Yes, all that in a fleeting moment.  (I could even tell you about the floured yellow apron she is wearing over her well worn summer tank dress with the tiny rosebuds, and leggings and worn brown leather sandals, and that the chair she was sitting on is an antique rattan seated, wooden straight-backed chair which had been painted white by her own mother years ago, with a decoupage appliqué of pansies across the top span, but if I did, you might think me excessive.)

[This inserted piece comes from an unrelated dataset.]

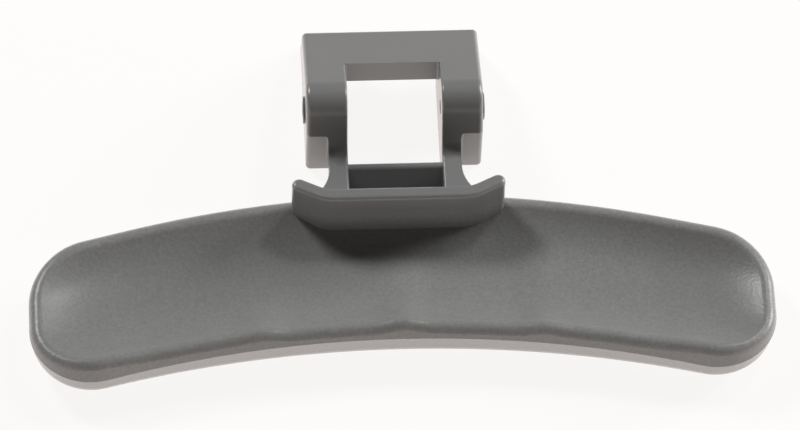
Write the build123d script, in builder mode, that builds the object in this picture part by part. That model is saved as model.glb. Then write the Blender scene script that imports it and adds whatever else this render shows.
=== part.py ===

At any rate, in that split second, I get a fond feeling for the others who had read this volume before me, all those possible people who had utilized the wonderful resource that is the public library, and who had held this very book in their hands, if at least for a few days or at most a couple of weeks.  It feels like a sorority of readers (or a fraternity – I’m not sure what the co-ed term would be), familiar in a love of books.  How nice it would be to contact all the others who had held that particular book in their hands, and perhaps meet to discuss the effect of the novel on each of us; such a wonderful novel, bound to evoke many different feelings and memories!  Wouldn’t that be fun?  Then what had been a transient pleasure could actually become an even more tangible link between like minded strangers, and who knows what might come of it?  Oh, the possibilities!  Yes, a singular club, sans the book, just for fun, meeting together for the love of reading a damned fine story.

Maybe someone could even bring cookies.